|Dan Dalton, an attorney with offices in Lowell and North Andover, practices family law, divorce and divorce mediation.
Greed and fear. They maintain a symbiotic relationship, sort of a dark-side yin and yang. Try as we will to quell these two bogeymen, they often surface to spook us when we’re most vulnerable — deciding whether to accept a potential client.
Greed has few fans. It even merits a place on the list of seven deadly sins, known by the slightly less distasteful name “avarice.” Chinese philosopher Lao Tzu even declared it the worst of human foibles: “There is no greater disaster than greed.”
Like greed, fear can spawn disaster. But fear can be pardoned. It’s human. When consulting with a potential client, we have nothing to fear but fear itself (I stole that last part). What is it we fear? We fear a real or perceived trough of the revenue wave. We fear the appearance of incompetence. We fear — irrationally, against all evidence to the contrary — that no one will ever seek our counsel again. So we accept CTAs: “Clients to Avoid.”
Who are these CTAs? Not as obvious as the four horsemen with their famine, pestilence, destruction, and death, they will, nonetheless, give you a terrific headache, and that’s reason enough to avoid them.
The nomadic CTA. This CTA has had another attorney, perhaps several, who “just didn’t do enough for me.” When pressed for specifics, however, he’s at a loss. When asked permission to speak with his former counsel, he grows suspicious. Do not let your ego (recklessness?) allow you to think you can satisfy him. You have met a CTA. Develop a strict policy: Never represent anyone who will not let you speak with previous counsel; never represent anyone who already has had two attorneys whom the CTA has found deficient.
The mistrustful CTA. Dubious, argumentative and querulous, she questions your knowledge, your experience and your proposed plan of action. She rebuts your statements with gospel from her hairdresser’s sister’s friend. Do not trust someone who does not trust you. (Confession: I once had a client who always arrived at my office with Divorce for Dummies tucked under her arm.

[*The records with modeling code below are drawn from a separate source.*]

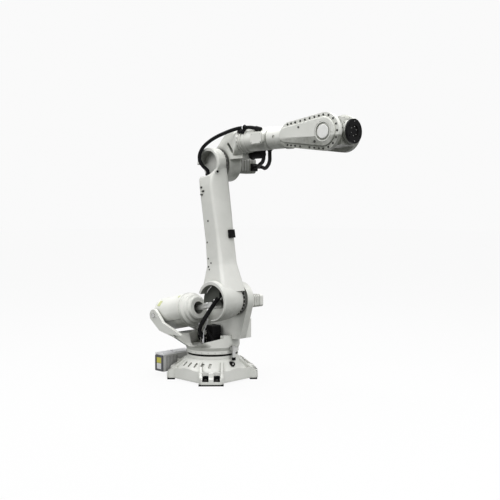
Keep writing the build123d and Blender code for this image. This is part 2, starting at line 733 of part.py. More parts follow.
def arm_front_block():
    """Dark rubber stop block on the front of the beam."""
    front = BEAM_FRONT_LOW + FRONT_BLOCK_DEPTH
    shape = block(BEAM_HALF, front, ARM_FAR - 66, ARM_FAR - 4, FRONT_BLOCK_Z,
                  FRONT_BLOCK_Z + FRONT_BLOCK_HEIGHT)
    shape = chamfer(shape.edges().filter_by(Axis.Z).group_by(Axis.X)[-1], 6)
    return on_arm(shape - Pos(SEAT, 0, 0) * beam_body())


HEAD_GLAND_LOW = ARM_LENGTH - sqrt(HEAD_POCKET_R**2 - (GLAND_R - HEAD_GLAND_X) ** 2) + SEAT
HEAD_GLAND_TOP = HEAD_GLAND_LOW + HEAD_GLAND_HEIGHT
POCKET_GLAND_TOP = sqrt(POCKET_R**2 - (GLAND_X + GLAND_R) ** 2) - POCKET_DROP - SEAT
POCKET_GLAND_LOW = POCKET_GLAND_TOP - GLAND_HEIGHT


def arm_glands():
    """Where the shoulder hose enters the hollow beam and the elbow hose leaves it."""
    low = round_z(GLAND_R, POCKET_GLAND_LOW, POCKET_GLAND_TOP, GLAND_X, GLAND_Y)
    high = round_z(GLAND_R, HEAD_GLAND_LOW, HEAD_GLAND_TOP, HEAD_GLAND_X, HEAD_GLAND_Y)
    return on_arm(Compound([low, high]))


# Arm house, drawn round the third axis

def arm_house_casting():
    face = EAR_NEAR
    back = EAR_NEAR + HOUSE_THICK
    side = hull_of(
        disc_at(60, 0, HOUSE_CHIN + 52),
        Pos(190, HOUSE_TOP - 50) * Rectangle(150, 100),
        Pos(HOUSE_NOSE - 75, (HOUSE_CHIN + 160) / 2) * Rectangle(150, 160 - HOUSE_CHIN),
    )
    shape = side_slab(side + disc_at(HOUSE_R, 0, 0), face, back)
    top = HOUSE_TOP
    shape += loft([
        Plane(origin=(190, (face + back) / 2, (top + 60) / 2), x_dir=(0, 1, 0), z_dir=(1, 0, 0))
        * RectangleRounded(HOUSE_THICK, top - 60, 30),
        Plane(origin=(HOUSE_FRONT, 0, WRIST_RISE), x_dir=(0, 1, 0), z_dir=(1, 0, 0))
        * RectangleRounded(2 * RING_R - 12, 2 * RING_R - 12, RING_R - 12),
    ])
    shape += round_x(RING_R, HOUSE_FRONT - 1, HOUSE_FRONT + RING_THICK, 0, WRIST_RISE)
    shape -= side_slab(Pos(159, 147) * Rot(0, 0, -52) * SlotOverall(122, 27), face - 20, face + 34)
    shape += round_y(SPIGOT_R, face - RUN - SPIGOT_DEPTH, face + 1)
    return at_elbow(shape)


def axis_three_gearbox():
    low = EAR_NEAR + HOUSE_THICK + SEAT
    return at_elbow(turned_y([
        (0, low), (GEAR_COVER_R - 8, low), (GEAR_COVER_R - 8, low + 20),
        (GEAR_COVER_R - 24, low + 34), (0, low + 34),
    ]))


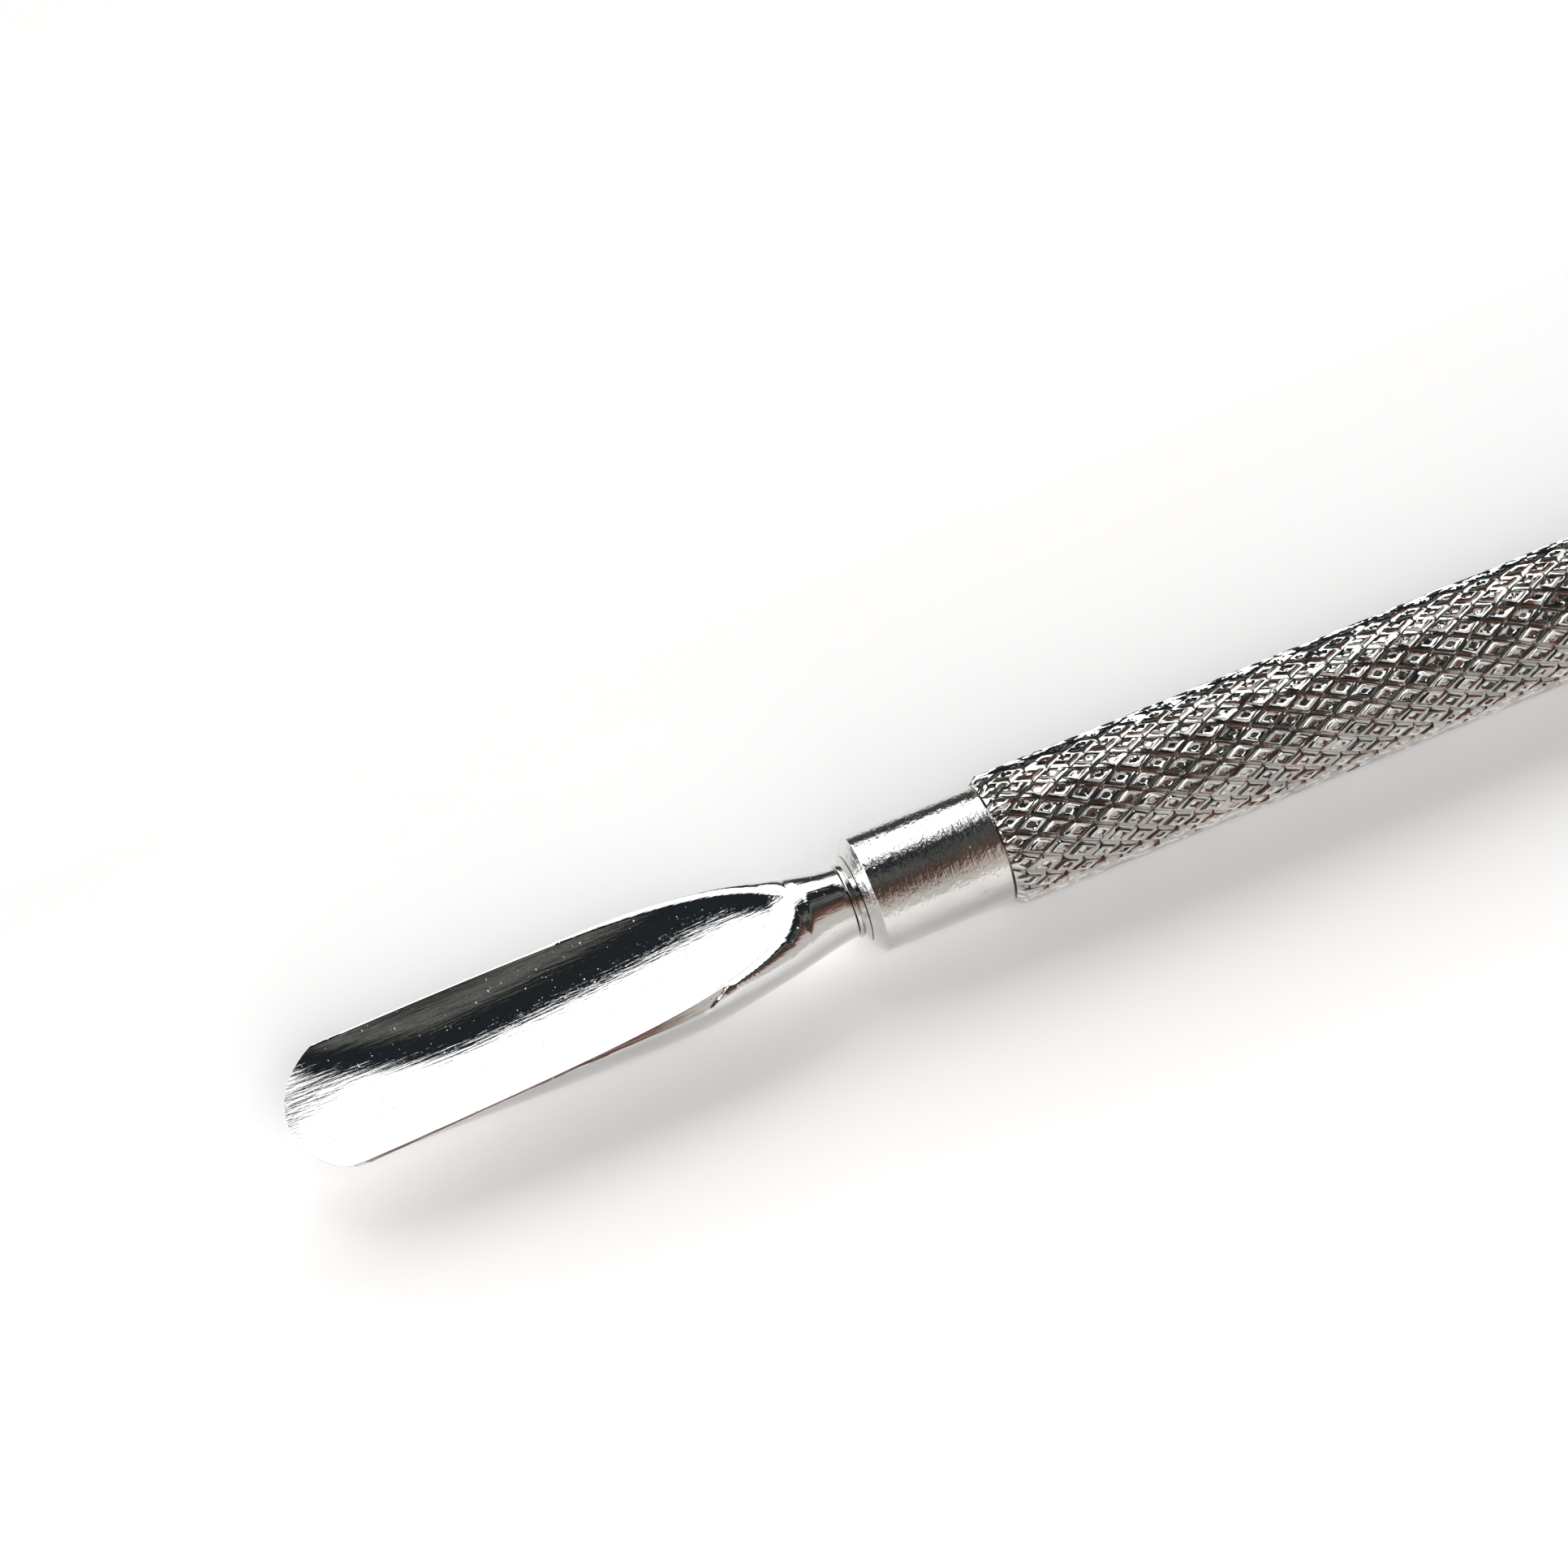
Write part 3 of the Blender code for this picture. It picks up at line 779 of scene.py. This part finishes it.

That yellow book bespoke volumes. It took me weeks to convince her that alimony and spousal support were one and the same. Her parting note, laced with scathing criticism, remains stapled to the unpaid invoice.)
The fee-obsessed CTA. With this CTA, it’s not so much the discussion of fees as the discussion’s timing. Upon hearing your consultation fee, he balks. “Many lawyers don’t charge for the consultation,” he says. “And I can never understand why,” you answer. Fortunately, that should end it. If you do meet, your fee is foremost in his mind. He presses for immediate answers. What will the final bill be? Do you bill for telephone calls? Why do you need such a large retainer? Effort and outcome will mean little to this CTA.
You’re likely thinking that you both benefit from an open discussion of fees. That’s true. But discuss the topic toward the end of the consultation. If the would-be client puts primary emphasis on the dollar, you both will end up unhappy.
The innominate rule. You’re familiar with the “innominate” exception to the hearsay rule, right? (Innominate: 1. having no name; 2. anonymous.) It goes something like this: Hearsay may be admissible, even if it doesn’t fit into one of the many classic exceptions, if it’s sufficiently reliable.
You should have your own innominate rule for client selection. Unlike the rules of evidence, you don’t have to fathom, say, the difference between an admission and a declaration against interest, or when exactly a treatise is “learned.” You just have to trust yourself.
If the potential client you meet one day has known of the coming court date on the following day, why did she wait? Does she expect you to drop everything? If so, you may just want to decline.
If the fellow who “doesn’t care what it costs, it’s the principle” has a conniption when you explain it’s impossible to handle his case on a contingency fee, you may just want to decline.
If your past has left you with an intolerably painful association with anyone named Cindy and you just can’t get past it, you may just want to decline Cindy’s case.
Remember, you’re required, not just allowed, to decline representation if anything prevents you from representing a client zealously. A lack of experience, a lack of time, a lack of interest, “Cindy” — any reason that prevents you from doing your job — means you should thank the would-be client, then politely usher her from your office.
We earn a better living by the clients we decline rather than the ones we accept. Fear not.